### [Exercise instructions]
Tally the lines below that contain the word "scene", and give only that number.

* Begin Information supplied *

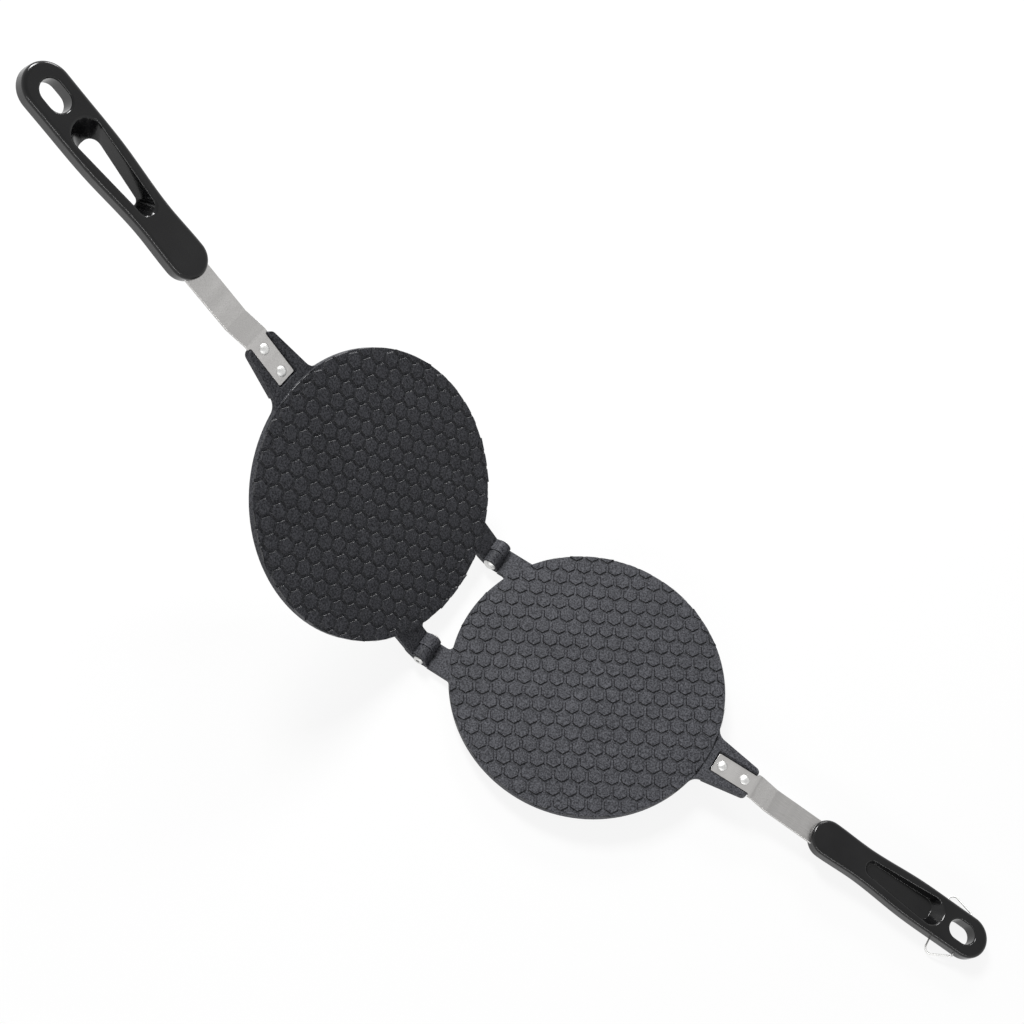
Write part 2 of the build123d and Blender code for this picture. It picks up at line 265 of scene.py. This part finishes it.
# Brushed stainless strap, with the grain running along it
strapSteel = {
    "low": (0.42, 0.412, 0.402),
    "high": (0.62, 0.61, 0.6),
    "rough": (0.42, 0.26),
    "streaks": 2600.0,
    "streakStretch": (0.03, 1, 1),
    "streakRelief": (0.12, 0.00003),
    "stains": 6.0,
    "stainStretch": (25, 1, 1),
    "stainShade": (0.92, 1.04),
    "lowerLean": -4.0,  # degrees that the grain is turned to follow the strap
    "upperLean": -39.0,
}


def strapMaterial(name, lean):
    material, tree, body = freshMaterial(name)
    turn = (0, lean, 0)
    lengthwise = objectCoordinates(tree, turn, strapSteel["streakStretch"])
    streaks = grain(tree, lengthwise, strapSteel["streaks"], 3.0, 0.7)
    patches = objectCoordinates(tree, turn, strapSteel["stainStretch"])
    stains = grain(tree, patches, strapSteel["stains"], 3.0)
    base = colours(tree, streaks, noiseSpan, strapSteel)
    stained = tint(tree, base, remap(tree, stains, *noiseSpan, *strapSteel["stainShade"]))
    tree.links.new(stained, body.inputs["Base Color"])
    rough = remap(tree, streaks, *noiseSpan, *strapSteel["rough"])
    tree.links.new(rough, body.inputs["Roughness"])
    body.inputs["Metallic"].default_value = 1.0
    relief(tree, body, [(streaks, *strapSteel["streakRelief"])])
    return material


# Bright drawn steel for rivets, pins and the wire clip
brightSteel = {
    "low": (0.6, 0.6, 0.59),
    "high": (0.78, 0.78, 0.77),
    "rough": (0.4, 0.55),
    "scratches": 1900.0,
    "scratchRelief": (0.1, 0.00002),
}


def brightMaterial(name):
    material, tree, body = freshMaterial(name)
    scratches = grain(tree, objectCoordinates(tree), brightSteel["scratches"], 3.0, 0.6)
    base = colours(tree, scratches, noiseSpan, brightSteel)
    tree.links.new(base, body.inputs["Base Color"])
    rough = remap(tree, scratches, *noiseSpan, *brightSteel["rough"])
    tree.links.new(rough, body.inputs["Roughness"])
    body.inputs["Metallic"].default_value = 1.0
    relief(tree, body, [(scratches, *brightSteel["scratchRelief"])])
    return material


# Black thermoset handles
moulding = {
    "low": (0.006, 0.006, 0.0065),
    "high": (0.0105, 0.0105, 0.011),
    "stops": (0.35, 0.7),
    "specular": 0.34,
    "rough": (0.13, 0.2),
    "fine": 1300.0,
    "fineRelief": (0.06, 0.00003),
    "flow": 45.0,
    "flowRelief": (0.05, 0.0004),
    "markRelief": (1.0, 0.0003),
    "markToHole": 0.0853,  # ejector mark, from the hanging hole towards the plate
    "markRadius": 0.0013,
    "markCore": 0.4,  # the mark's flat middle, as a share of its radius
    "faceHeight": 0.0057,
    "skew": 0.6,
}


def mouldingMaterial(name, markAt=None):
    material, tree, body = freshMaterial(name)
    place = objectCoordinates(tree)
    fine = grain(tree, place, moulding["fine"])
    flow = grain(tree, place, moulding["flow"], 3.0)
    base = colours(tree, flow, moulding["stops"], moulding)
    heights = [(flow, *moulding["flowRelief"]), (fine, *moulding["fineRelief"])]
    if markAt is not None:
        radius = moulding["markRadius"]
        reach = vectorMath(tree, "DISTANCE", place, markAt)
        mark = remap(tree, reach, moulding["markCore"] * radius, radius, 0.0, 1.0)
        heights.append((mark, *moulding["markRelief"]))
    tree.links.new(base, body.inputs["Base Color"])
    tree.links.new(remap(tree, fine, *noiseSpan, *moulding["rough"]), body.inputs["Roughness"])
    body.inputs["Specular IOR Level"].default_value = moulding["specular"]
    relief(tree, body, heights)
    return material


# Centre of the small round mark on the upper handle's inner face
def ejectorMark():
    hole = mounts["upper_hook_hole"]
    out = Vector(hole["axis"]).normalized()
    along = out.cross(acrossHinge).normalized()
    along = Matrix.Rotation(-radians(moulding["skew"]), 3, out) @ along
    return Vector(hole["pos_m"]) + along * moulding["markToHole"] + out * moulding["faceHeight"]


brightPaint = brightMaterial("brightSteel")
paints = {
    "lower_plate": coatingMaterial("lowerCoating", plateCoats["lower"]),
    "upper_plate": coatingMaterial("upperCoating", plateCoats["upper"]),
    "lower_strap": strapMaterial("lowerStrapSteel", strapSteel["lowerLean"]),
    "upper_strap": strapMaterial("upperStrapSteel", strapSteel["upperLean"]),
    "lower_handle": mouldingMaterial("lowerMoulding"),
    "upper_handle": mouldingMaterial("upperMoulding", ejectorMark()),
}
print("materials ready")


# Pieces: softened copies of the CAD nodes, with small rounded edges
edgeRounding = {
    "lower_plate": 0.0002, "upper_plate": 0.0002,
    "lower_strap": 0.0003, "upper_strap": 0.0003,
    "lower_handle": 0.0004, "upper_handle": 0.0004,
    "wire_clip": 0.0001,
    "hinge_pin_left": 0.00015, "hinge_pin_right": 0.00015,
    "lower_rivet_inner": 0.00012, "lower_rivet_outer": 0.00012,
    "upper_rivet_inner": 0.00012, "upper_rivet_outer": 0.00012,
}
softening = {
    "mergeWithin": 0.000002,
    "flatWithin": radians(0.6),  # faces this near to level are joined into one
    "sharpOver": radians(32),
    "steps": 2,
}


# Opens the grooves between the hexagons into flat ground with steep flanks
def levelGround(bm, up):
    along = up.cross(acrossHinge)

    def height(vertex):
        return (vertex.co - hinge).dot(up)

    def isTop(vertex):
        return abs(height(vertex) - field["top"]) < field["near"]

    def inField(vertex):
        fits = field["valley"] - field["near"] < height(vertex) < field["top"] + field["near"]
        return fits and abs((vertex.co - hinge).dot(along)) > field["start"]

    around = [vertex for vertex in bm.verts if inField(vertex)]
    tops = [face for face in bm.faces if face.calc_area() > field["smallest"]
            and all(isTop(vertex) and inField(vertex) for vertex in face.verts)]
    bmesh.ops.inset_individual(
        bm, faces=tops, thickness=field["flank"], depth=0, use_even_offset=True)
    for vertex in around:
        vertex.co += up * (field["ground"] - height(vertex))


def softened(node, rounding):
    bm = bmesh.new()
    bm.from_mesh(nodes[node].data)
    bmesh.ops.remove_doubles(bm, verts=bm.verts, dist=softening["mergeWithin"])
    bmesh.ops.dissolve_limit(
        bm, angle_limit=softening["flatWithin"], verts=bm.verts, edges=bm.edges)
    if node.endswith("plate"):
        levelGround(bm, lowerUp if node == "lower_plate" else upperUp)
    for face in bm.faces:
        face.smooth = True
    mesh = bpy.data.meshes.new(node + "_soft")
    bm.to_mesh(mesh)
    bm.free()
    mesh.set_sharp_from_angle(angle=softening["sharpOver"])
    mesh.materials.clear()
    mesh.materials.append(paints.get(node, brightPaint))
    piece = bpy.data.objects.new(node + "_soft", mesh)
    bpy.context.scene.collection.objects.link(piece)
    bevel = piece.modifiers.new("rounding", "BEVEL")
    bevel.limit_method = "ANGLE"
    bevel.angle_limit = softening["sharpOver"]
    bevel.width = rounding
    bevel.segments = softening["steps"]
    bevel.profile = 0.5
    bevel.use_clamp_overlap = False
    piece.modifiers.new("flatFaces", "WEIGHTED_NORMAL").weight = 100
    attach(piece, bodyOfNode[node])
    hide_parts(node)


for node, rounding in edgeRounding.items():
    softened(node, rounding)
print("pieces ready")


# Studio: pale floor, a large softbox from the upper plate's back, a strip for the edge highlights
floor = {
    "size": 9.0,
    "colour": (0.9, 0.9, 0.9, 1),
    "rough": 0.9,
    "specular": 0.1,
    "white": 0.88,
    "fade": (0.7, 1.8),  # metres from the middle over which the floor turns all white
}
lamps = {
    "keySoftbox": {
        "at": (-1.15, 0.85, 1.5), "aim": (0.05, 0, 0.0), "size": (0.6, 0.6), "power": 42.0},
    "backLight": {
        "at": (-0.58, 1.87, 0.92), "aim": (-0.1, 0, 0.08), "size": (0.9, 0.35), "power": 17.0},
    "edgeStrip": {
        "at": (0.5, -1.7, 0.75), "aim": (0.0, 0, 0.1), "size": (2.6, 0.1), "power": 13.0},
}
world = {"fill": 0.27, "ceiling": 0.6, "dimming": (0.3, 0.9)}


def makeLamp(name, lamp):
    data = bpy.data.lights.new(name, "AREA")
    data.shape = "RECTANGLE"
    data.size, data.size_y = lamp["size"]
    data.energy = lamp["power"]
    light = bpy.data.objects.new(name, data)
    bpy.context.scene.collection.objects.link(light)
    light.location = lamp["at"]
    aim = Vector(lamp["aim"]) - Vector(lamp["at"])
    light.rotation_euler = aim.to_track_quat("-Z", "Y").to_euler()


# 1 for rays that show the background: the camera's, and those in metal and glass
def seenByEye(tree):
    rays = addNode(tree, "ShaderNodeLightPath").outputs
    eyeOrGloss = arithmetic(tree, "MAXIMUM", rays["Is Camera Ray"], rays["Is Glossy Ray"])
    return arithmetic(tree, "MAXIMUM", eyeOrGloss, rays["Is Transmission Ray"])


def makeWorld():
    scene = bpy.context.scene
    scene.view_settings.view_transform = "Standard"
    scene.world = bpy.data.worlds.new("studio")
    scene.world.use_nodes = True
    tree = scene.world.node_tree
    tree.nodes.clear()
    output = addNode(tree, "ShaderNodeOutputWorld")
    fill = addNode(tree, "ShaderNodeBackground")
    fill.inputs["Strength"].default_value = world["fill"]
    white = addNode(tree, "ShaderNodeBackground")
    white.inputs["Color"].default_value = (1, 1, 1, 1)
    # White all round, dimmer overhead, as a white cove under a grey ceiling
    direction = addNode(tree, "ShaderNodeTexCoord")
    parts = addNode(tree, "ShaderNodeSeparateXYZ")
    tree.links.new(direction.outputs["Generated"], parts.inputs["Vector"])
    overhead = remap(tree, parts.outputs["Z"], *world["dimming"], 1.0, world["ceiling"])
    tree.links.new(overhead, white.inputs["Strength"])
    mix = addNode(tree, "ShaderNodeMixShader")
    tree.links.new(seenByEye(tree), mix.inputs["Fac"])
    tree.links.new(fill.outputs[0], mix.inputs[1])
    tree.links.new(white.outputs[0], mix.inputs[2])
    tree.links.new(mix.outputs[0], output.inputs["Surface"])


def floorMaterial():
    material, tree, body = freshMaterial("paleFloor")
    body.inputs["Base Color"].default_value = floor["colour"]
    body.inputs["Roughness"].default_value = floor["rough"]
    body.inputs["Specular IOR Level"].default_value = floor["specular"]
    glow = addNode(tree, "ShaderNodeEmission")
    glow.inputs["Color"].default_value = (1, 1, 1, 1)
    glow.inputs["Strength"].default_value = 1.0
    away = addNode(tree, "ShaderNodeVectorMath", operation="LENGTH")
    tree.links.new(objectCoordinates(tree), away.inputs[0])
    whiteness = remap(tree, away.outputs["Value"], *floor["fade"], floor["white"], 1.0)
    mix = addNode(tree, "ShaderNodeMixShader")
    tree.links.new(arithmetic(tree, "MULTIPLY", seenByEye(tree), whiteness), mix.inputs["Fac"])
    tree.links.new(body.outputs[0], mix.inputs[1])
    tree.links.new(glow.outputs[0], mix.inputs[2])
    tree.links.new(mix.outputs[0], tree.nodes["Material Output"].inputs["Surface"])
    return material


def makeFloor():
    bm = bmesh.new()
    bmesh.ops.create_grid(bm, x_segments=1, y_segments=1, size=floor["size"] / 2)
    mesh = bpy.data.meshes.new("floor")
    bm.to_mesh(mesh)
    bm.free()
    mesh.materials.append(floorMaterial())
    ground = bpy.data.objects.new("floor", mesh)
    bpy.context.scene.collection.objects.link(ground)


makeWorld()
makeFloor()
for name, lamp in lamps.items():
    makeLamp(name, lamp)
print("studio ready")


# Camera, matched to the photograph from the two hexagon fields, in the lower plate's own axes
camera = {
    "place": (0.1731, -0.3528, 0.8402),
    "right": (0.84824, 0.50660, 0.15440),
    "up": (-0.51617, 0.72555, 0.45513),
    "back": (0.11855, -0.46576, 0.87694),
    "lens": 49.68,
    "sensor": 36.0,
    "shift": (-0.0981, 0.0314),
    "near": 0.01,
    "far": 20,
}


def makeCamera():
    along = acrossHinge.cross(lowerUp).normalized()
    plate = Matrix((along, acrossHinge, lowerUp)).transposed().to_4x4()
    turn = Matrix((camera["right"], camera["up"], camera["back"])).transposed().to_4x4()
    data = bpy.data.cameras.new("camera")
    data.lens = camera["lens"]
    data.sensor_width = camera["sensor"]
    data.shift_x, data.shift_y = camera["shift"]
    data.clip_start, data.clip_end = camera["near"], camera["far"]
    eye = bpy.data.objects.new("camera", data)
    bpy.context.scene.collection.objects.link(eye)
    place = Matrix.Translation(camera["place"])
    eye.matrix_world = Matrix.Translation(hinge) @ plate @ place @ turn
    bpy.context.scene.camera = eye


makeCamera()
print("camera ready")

* End Information supplied *

### [Completed task]
11